Abstract

Geoscientific data interpretation is a highly subjective and complex task because human intuition and biases play a significant role. Based on these interpretations, however, the mining and petroleum industries make decisions with paramount financial and environmental implications. To improve the accuracy and efficacy of these interpretations, it is important to better understand the interpretation process and the impact of different interpretation techniques, including data processing and display methods. As a first step toward this goal, we aim to quantitatively analyze the variability in geophysical data interpretation between and within individuals. We carried out an experiment to analyze how individuals interact with magnetic data during the process of identifying prescribed targets. Participants performed two target spotting exercises where the same magnetic image was presented at different orientations. The task was to identify the magnetic response from porphyry-style intrusive systems.

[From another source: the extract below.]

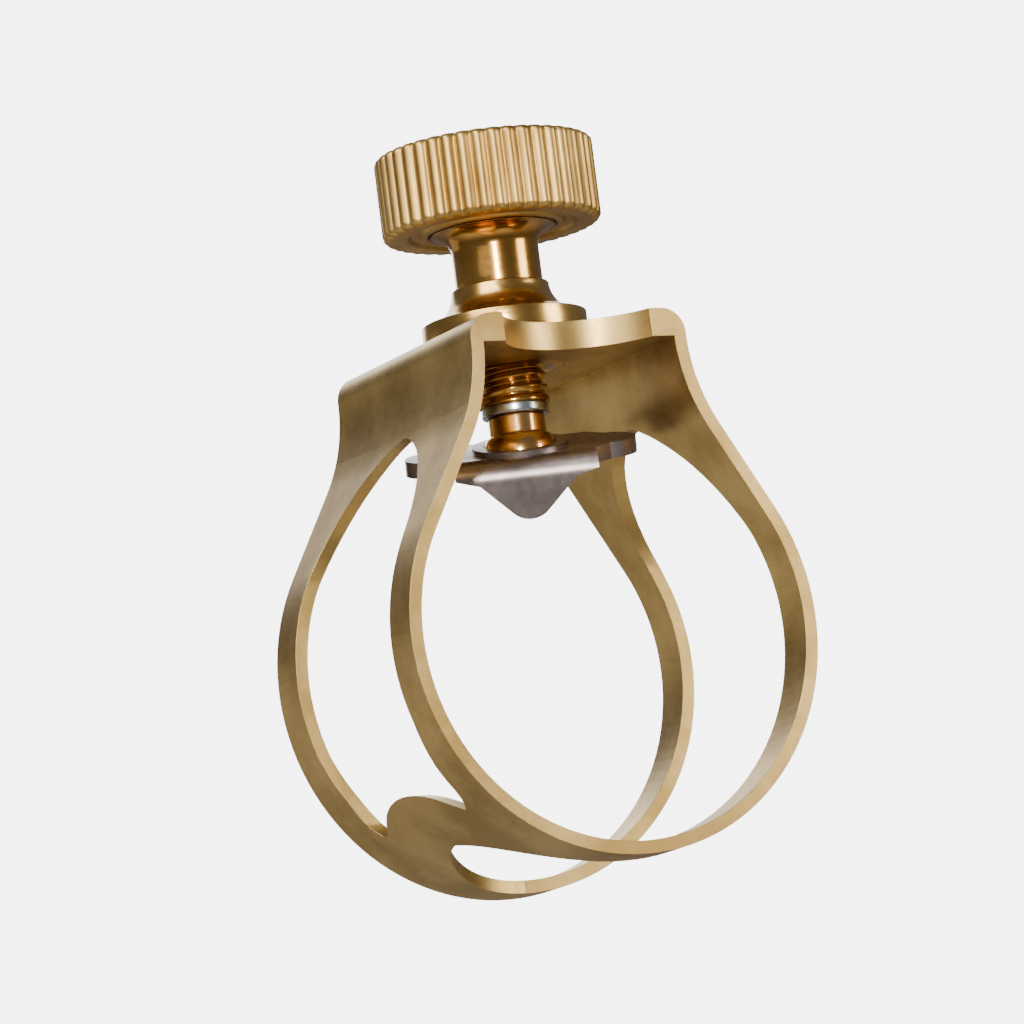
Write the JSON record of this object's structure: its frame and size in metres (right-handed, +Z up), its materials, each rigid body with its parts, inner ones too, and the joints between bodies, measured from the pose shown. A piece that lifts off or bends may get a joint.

The experiment involved analyzing the data observation pattern during the interpretation process using an eye tracker system that captures the interpreter’s eye gaze motion and the target-spotting performance. The time at which targets were identified was also recorded. Fourteen participants with varying degrees of experience and expertise participated in this study. The results show inconsistencies within and between the interpreters in target-spotting performance. The results show a correlation between a systematic data observation pattern and target-spotting performance. Improved target-spotting performance was obtained when the magnetic image was observed from multiple orientations. These findings will help to identify and quantify the effective interpretation practices, which can provide a roadmap for the training of geoscientific data interpreters and contribute toward the understanding of the uncertainties in the data interpretation process.